Personal Salvation is Bad Theology

I went to a lot of baseball games when I was a kid. The San Diego Padres 


were my home team. For the most part they were a lousy team. Oh I did see them win a few times, but I certainly could never count on it. But, there were two things that I could count on when I went to see the Padres play – the KGB Chicken whose wild antics were funny enough to make even the most depressed fan laugh. And the man in left field holding a sign that read 3:16. I didn’t know about 3:16 and as a kid, I didn’t care. The chicken was much more interesting.


I realized I was gay in high school, and I knew it wasn’t a phase. So when a councilor told me UC Santa Cruz was the most socially progressive college in California, I didn’t bother to apply anywhere else. When I arrived at Santa Cruz, I thought I had stepped into the Beatific Vision. There were lesbians, hippies, men who wore skirts, environmental freaks, street musicians – a heavenly host of misfits. It was if I had been born again and received into a new creation with unconditional love where anybody could be received, just as they are. Then one day a letter came in the mail.


Dear Jackie,  
It's your Aunt Ann in Delaware writing at 4:00 in the morning. I can't sleep because I love you so much, and since your mom told me about your homosexuality I've just wanted to call you and tell you how much God loves you too.
Now Jackie, I know you have always been your own person, and a good person, but the life that God has in store for you is far greater than anything you could ever imagine. God loves you so much "that he gave his only Son, so that everyone who believes in him may not perish but have eternal life." (John 3:16) By accepting Jesus as your personal Lord and Savior you will be forgiven your sins, saved and born again to eternal life...
 There in the letter, in parentheses, was John 3:16. I doubt Aunt Ann and the man at the Padres’ game were in collusion, but I do think they both believed with all their might that I was a sinner and was doomed to perish in the life to come: they both believed I needed to be saved. 
Let me get right to the point – in my opinion, individual salvation is bad theology. Being saved and born again has become a mere task on the Fundamentalists’ To-Do list:
  • Pay the mortgage
  • Get flu shot
  • Send birthday card to mom
  • Check balance of 401K
  • Accept Jesus as personal lord and savior.
Okay, I’m good to go.

Well, this theology works for those who are comfortable and benefiting from the established political and economic systems. Individual salvation doesn’t require us to look beyond ourselves. When the issue is personal salvation, the common good is extraneous. I simply believe in Jesus and nothing else needs to change. The single mother trying to feed three hungry children and that homeless man on the corner with the chronic cough – if they would invite Jesus into their lives they would understand that matters of the flesh, pale in comparison to the promise of eternal life in the life to come.
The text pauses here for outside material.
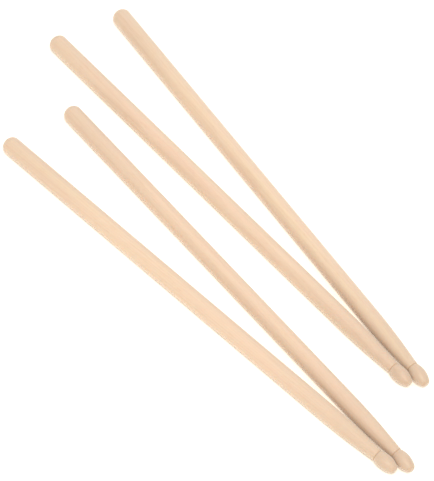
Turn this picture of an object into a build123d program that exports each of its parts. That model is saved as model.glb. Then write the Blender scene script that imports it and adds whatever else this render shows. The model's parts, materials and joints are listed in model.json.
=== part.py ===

The literal reading of John 3:16 has become the rationalization for a set of religious beliefs that exclude and oppress individuals with differing sexualities, gender identities, spiritual practices, economic brackets, basically anything that might contradict the laws of a very narrow band of Christianity.

The Doctrine of Justification is an age-old debate of faith versus works. In his letter to the Ephesians, and all over his letter to the Romans, Paul tells us that we are saved by the grace of God, through our faith alone. I think there’s more to it than that. I will stand by James and argue until the day I die that faith without works is dead. But let’s face it, it is easier to confess faith than to put that faith into action – in other words, easier said than done. If we put the emphasis on justification through faith alone we can leave the good deeds to the Catholic workers. When doctrine is built around handpicked scripture, it’s inconvenient to examine its context. John 3:16 is the single the most quoted verse in the bible; we can’t afford to misunderstand it – one could say, our lives depend on it.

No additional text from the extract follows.